The listing is also honest in a way that helps. Richard Winterton Auctioneers is not pretending this is untouched teak perfection. The stated wear means the value lives in whether the front still reads straight, whether the drawer stack and cupboard rhythm still feel balanced, and whether the colour remains even enough that the sideboard looks composed in daylight rather than merely cosy in catalogue crop. In this bracket, candour is more useful than romance.
Who buys this and why
- First serious mid-century buyers: they want a recognisable British maker and a piece that can organise a room without demanding top-tier dealer money.

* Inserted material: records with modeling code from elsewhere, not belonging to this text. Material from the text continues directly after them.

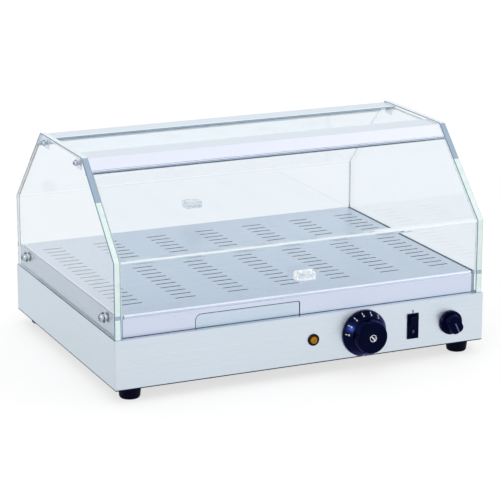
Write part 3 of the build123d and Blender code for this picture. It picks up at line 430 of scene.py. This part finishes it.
def block_finish(name, settings):
    """A clear sawn block, less clear in clouds towards its right, where the clouds also glow faintly as
    painted light.
    """
    finish = Finish(name)
    saw = finish.noise(0.8 * mm, (6, 1, 1))
    low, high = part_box("front_handle")
    clouds = finish.spread(finish.noise(5 * mm, detail=4.0), 0.25, 1.0)
    clear_share = 0.3
    right = finish.sum("GREATER_THAN", finish.at[0], low.x + clear_share * (high.x - low.x))
    milky_and_glowing = finish.both(right, clouds)
    colour = tuple(settings.handle)
    finish.drive("Base Color", finish.mix(saw, shaded(colour, 0.96), shaded(colour, 1.02)))
    finish.drive("Roughness", finish.spread(saw, 0.08, 0.16))
    finish.drive("Transmission Weight", finish.sum("MULTIPLY_ADD", milky_and_glowing, -0.35, 0.95))
    # The cloudy part glows faintly: painted light.
    finish.drive("Emission Strength", finish.sum("MULTIPLY_ADD", milky_and_glowing, 0.03, 0.01))
    finish.set(IOR=acrylic_ior, Emission_Color=(1, 1, 1, 1))
    pass_shadows(finish)
    return finish


# Modelling
def dress(node, finish):
    """Gives a CAD node its finish."""
    mesh = nodes[node].data
    mesh.materials.clear()
    mesh.materials.append(finish.material)


def deselect():
    bpy.ops.object.select_all(action="DESELECT")


def name_new(name, finish):
    """Names the piece just added and gives it its finish."""
    piece = bpy.context.object
    piece.name = name
    piece.data.name = name
    piece.data.materials.append(finish.material)
    return piece


def turned(name, finish, profile, sides=64):
    """A turned piece on Z: a disc drawn out ring by ring through (radius, height) in mm."""
    deselect()
    radius, height = profile[0]
    bpy.ops.mesh.primitive_circle_add(
        vertices=sides, radius=radius * mm, fill_type="NGON", location=(0, 0, height * mm)
    )
    piece = name_new(name, finish)
    bpy.ops.object.transform_apply(location=True, rotation=True, scale=True)
    bpy.ops.object.mode_set(mode="EDIT")
    bpy.ops.mesh.select_all(action="SELECT")
    for next_radius, next_height in profile[1:]:
        step = Vector((0, 0, (next_height - height) * mm))
        bpy.ops.mesh.extrude_region_move(TRANSFORM_OT_translate={"value": step})
        share = next_radius / radius
        centre = (0, 0, next_height * mm)
        bpy.ops.transform.resize(value=(share, share, 1), center_override=centre)
        radius, height = next_radius, next_height
    bpy.ops.mesh.select_all(action="SELECT")
    bpy.ops.mesh.normals_make_consistent(inside=False)
    bpy.ops.object.mode_set(mode="OBJECT")
    bpy.ops.object.shade_smooth_by_angle(angle=radians(32))
    return piece


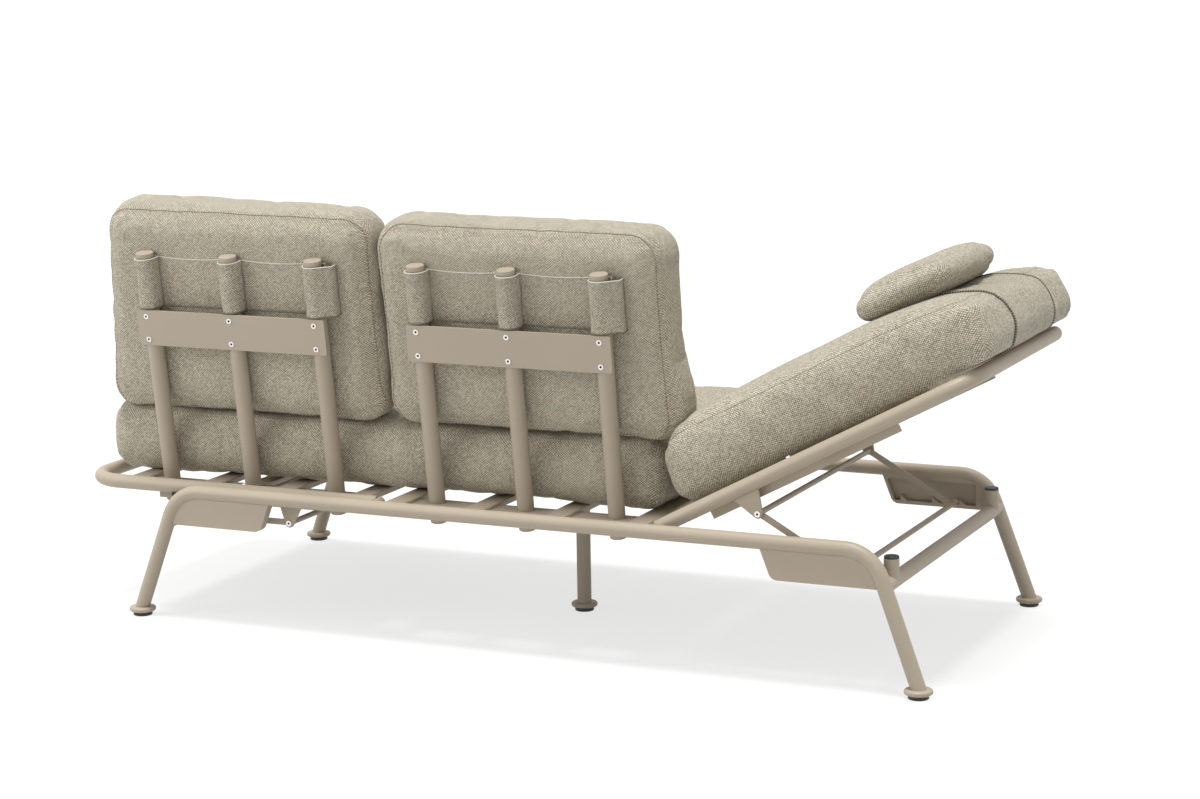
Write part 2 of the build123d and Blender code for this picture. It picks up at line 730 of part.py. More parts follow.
# Back cushions, standing against the posts
back_cushions = (
    ("left", left_back_start, left_back_width, left_back_taper),
    ("centre", centre_back_start, centre_back_width, 0.0),
)
for unit_name, start, width, taper in back_cushions:
    middle = post_axis(start + width / 2)
    base_origin = middle.origin - middle.y_dir * (post_cap_diameter / 2 + cushion_gap) + middle.z_dir * (
        back_cushion_base + back_cushion_height / 2
    )
    cushion_base = Plane(base_origin, x_dir=(1, 0, 0), z_dir=-middle.y_dir)
    with BuildPart() as back_cushion:
        pillow_form(
            cushion_base,
            width,
            back_cushion_height,
            back_cushion_thickness,
            cushion_corner_radius,
            back_edge_round,
            back_level_shares,
            back_inset_shares,
            taper=taper,
        )
    save(back_cushion, unit_name + "_back_cushion")

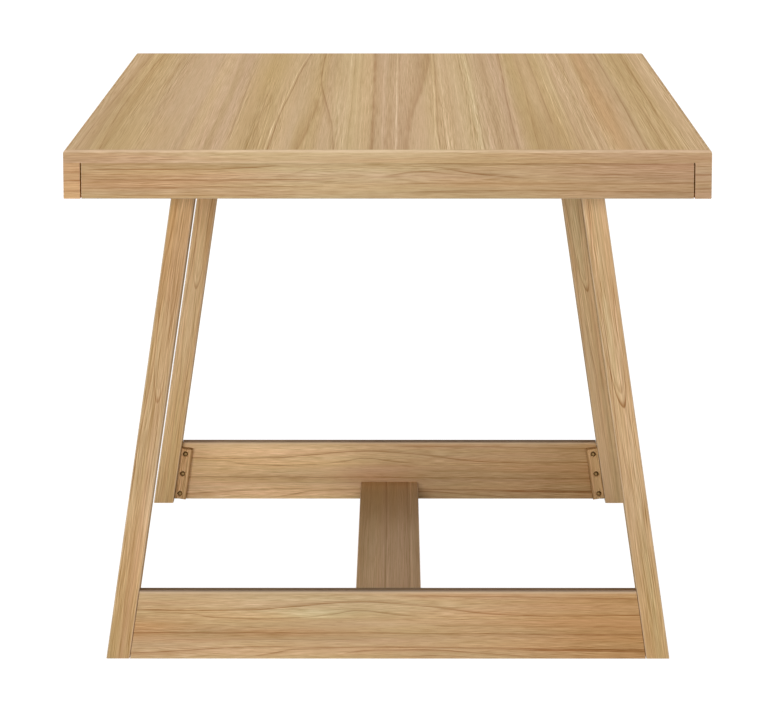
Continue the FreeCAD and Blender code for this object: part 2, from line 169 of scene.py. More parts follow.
# ---- surface of oak, with the shares of fibres, streaks, pores and late wood in its relief ----
ROUGHNESS = 0.52
ROUGHNESS_SWING = 0.10
PORE_ROUGHNESS = 0.1
RELIEF_DEPTH = 0.2 * MM
RELIEF_SHARES = (0.6, 0.5, -0.8, -0.3)

# ---- surface of metal ----
BRONZE_ROUGHNESS = 0.45
ZINC_ROUGHNESS = 0.3
WORN_ROUGHNESS = 0.15
WORN_SHADE = 0.6

# ---- drawn lines: widths are shares of the line's width, ends are shares of the board ----
CORE_WIDTH = 0.22
CORE_STRENGTH = 0.9
SIDE_OVERLAP = 0.1
SIDE_STRENGTH = 0.6
LINE_FADE = 0.06
BOARD_END = 0.01

# ---- drawn flames: rims are (size, weight) ----
EYE_RIMS = ((1.0, 1.0), (0.55, 0.45))
RIM_INSIDE = 0.25
RIM_OUTSIDE = 0.08
EYE_PALENESS = 0.30

# ---- seeds: a board's is the first of its kind, plus its number ----
SEEDS = {
    "end_lipping": 11.0, "end_apron": 21.0, "cross_rail": 41.0, "side_lipping": 51.0,
    "side_apron": 61.0, "leg": 71.0, "cleat": 81.0, "corner_block": 91.0, "batten": 95.0,
    "dowel": 99.0,
}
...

- Interior buyers furnishing for use: they are buying proportion, storage, and teak warmth, but they still need the cabinet to look orderly enough that it carries a wall rather than just filling one.
- Dealers and house-clearance pickers: they will see resale potential only if the top, colour, and door fit are clean enough that the condition note does not become the whole conversation.
Condition pressure points
- Read the top like a working surface: the catalogue has already warned you about marks, stains, and scratches. Ask for the longest possible view across the top because that is where watered rings, sun fade, and edge knocks start deciding the lot.
- Watch the door line, not just the teak glow: three cupboard doors need even gaps and a calm front elevation. Dropped hinges or a slightly twisted carcass can make a G Plan piece feel cheaper in person very quickly.
- Check colour consistency: discolouration matters more on teak than many buyers admit. Look for one panel going grey, orange, or washed-out against the rest of the front.
- Study the drawer rhythm: two drawers over three doors is a neat arrangement when the runners are true and the fronts sit flat. If one drawer pulls proud, the whole cabinet loses authority.
- Inspect the lower edge and feet area: the base is where vacuum knocks, damp-floor wear, and transport damage tend to gather. A tidy face with a tired underside is still a tired sideboard.
Comparator lots
These comparators stay in the same live G Plan storage lane and help frame the real choice: compact honesty, retro styling, or a lower wider format for the same general room function.
- G Plan sideboard, Lot 788 — Auction house: Nock Deighton. Estimate No estimate published. A second current G Plan sideboard route, useful as a check on whether Richard Winterton’s smaller cabinet feels tighter and more practical or simply less ambitious. view lot
- Retro G Plan sideboard, Lot 885 — Auction house: Hartleys Auctions Ltd. Estimate No estimate published. A useful comparator if your taste leans more overtly retro, and a reminder that the name alone does not tell you whether the cabinet is crisp, tired, or over-familiar. view lot
- G Plan low sideboard, Lot 902 — Auction house: Hartleys Auctions Ltd. Estimate No estimate published. Helpful if you prefer a lower, broader silhouette and want to test whether today’s Richard Winterton example wins on compact usefulness or loses on presence. view lot
UK media & culture context
G Plan still lands in Britain because it belongs to that post-war promise that ordinary domestic furniture could be modern, aspirational, and genuinely useful at the same time. The best examples do not feel like museum furniture. They feel like design that expected to be lived with, which is exactly why condition discipline matters so much now.
- V&A furniture collections — broad museum context for why domestic furniture is still read as design history rather than just household stock.
- Design Museum exhibitions — a useful current reminder that post-war interiors remain active cultural territory in Britain, not merely dealer shorthand.
- The Twentieth Century Society — helpful context for the continuing UK audience for everyday modern design, from architecture down to the furniture that sat inside it.
Bottom line
This is not a sideboard for buyers who want G Plan to do all the work for them. It is a sideboard for buyers prepared to read wear properly. If the top is calmer than the condition note makes you fear, the doors sit straight, and the colour still feels even enough to carry a room, Richard Winterton Auctioneers’ lot could be a sensible buy. If the cabinet looks thirsty, patchy, or structurally tired, the teak warmth will turn into homework very quickly.
Editorial analysis for educational purposes only. Final bidding decisions, fees, tax, shipping, collection, condition verification, authenticity, restoration disclosure, and contract terms are handled by the auction house.